When we save the model checkpoint, it saves the entire model in pytorch_model.bin which is extremely large, but we often only want the adapter model which is defined by an adapter_model.bin and adapter_config.json file. These changes create a callback such that we save the adapter model separately as well so that we can apply the LoRA model immediately using apply_lora.py

Related issue number (if applicable)

Fixes #1249

Checks

  • [x] I've run format.sh to lint the changes in this PR.
  • [x] I've included any doc changes needed.
  • [ ] I've made sure the relevant tests are passing (if applicable).

BabyChouSr avatar May 16 '23 21:05 BabyChouSr

lgtm. Have you tested the new checkpoint size and reloading from the new checkpoint?

ZYHowell avatar May 16 '23 23:05 ZYHowell

Yes, reloading from the new checkpoint still works, and the checkpoint size for the adapter_model was 17M for me. I was able to test apply_lora and it works with the adapter model that was produced.

BabyChouSr avatar May 17 '23 02:05 BabyChouSr

I discovered and tested that the program (following this thread) will not create the pytorch_model.bin file if we set "stage3_gather_16bit_weights_on_model_save": false in ds_config.json and the checkpoint resumes. So, now the memory is reduced in half since we don't save the pytorch_model.bin file.

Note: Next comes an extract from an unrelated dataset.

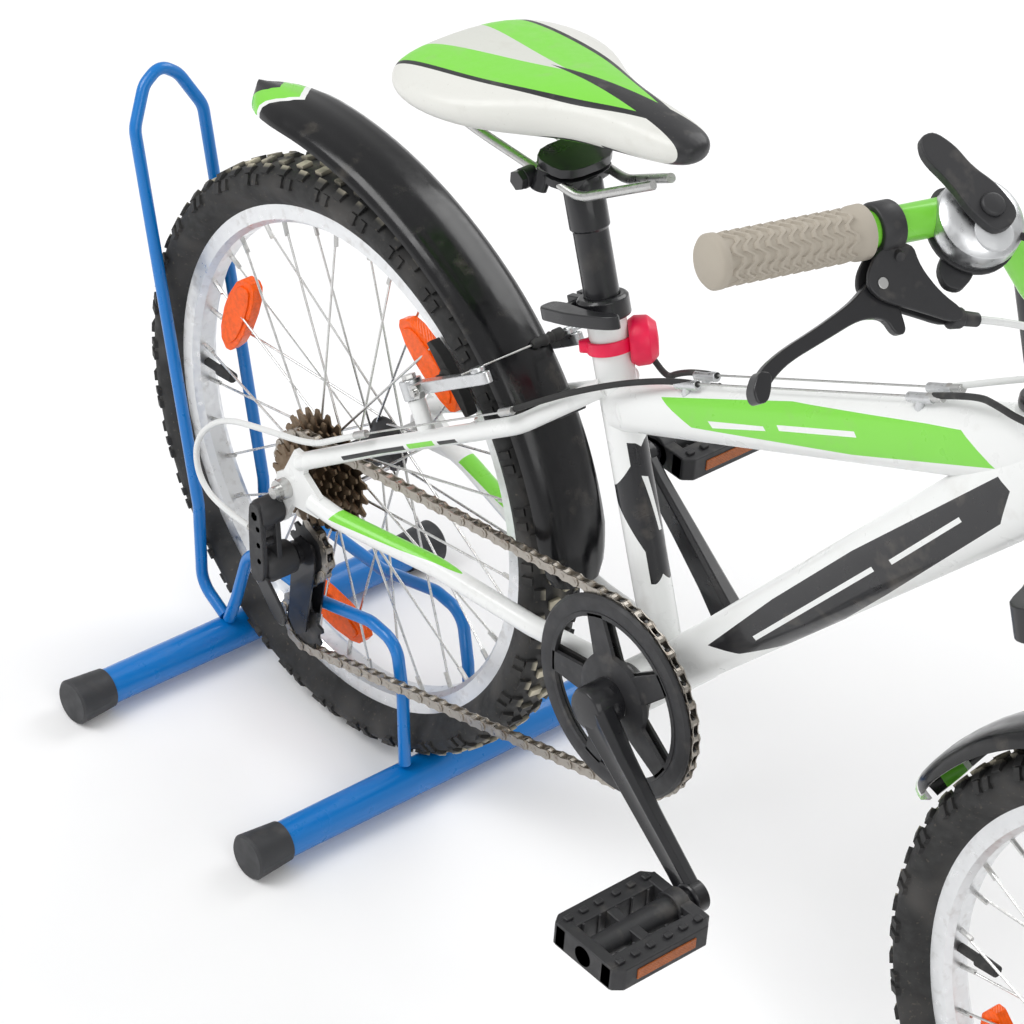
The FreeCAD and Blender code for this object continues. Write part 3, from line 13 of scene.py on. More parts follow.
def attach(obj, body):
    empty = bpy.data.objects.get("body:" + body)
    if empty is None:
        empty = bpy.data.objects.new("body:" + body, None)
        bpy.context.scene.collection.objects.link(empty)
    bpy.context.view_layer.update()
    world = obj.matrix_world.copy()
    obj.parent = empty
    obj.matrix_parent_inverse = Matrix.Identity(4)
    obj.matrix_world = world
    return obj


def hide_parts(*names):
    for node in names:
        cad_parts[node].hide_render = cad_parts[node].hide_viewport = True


bl_info = {
    "name": "Bicycle on stand",
    "version": (1, 0, 0),
    "blender": (4, 5, 0),
    "location": "3D View > Sidebar > Bicycle",
    "description": "Builds the detailed pieces and finishes of a child's bicycle on its stand",
    "category": "Object",
}

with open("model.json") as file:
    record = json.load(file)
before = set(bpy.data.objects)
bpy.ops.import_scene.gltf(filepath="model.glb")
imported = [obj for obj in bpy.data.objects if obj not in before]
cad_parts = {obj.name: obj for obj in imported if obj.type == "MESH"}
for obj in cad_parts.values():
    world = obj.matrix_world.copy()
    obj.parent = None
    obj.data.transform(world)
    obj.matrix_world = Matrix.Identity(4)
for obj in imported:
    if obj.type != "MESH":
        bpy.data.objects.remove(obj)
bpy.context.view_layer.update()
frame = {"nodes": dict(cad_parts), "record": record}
JOINTS = {joint["name"]: joint for joint in frame["record"]["behaviour"]["joints"]}
MM = 0.001
AXLE = Vector(JOINTS["rear_wheel_spin"]["pos_m"])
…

What I'm curious about is how the model even loads from the checkpoint without pytorch_model.bin and whether that's correct. I think it should be because based on the code from huggingface's deepspeed_init.py, it looks like it uses the files generated in global_step5 and doesn't rely on pytorch_model.bin.

I think that this behavior is fine since we won't ever really use pytorch_model.bin since we can just apply_lora using the adapter_model. You mentioned that the checkpoint should not only record weight but also the optimizer state and rng states, and I think that deep speed does save that in the checkpoint folder unless you are talking about something else.

Let me know what you think!

BabyChouSr avatar May 18 '23 00:05 BabyChouSr

Good to hear that pytorch_model.bin can be removed, but the size of global_stepx should also be reduced to the size of adapters, but currently it also includes the backbone parameters(in case it's 13GB). Have you tested to remove the parameter related file in the global_stepx but only keep optimizer related ones, then load from the checkpoint? If that works, can you please try to delete the parameter removed file in your callback, or monkey-patches some hf/deepspeed code to avoid recording them?

ZYHowell avatar May 18 '23 01:05 ZYHowell

I tested resuming from checkpoint while deleting all the files zero_pp_rank_x_mp_rank_00_model_states.pt and I run into an AssertionError when loading it from the checkpoint presumably since it's looking for those files.

BabyChouSr avatar May 18 '23 03:05 BabyChouSr

Is this pr still ongoing? Seems like the resuming from lora adapter still not having optimizer states and rng states.

ZYHowell avatar Jun 14 '23 09:06 ZYHowell

I was working on this PR, but the best I can do so far is to be able to load from an adapter but we lose the LR schedule, optimizer state, and RNG state since it's a HF-side issue.

BabyChouSr avatar Jun 14 '23 13:06 BabyChouSr

closed due to inactivity. Feel free to reopen

merrymercy avatar Jul 05 '23 09:07 merrymercy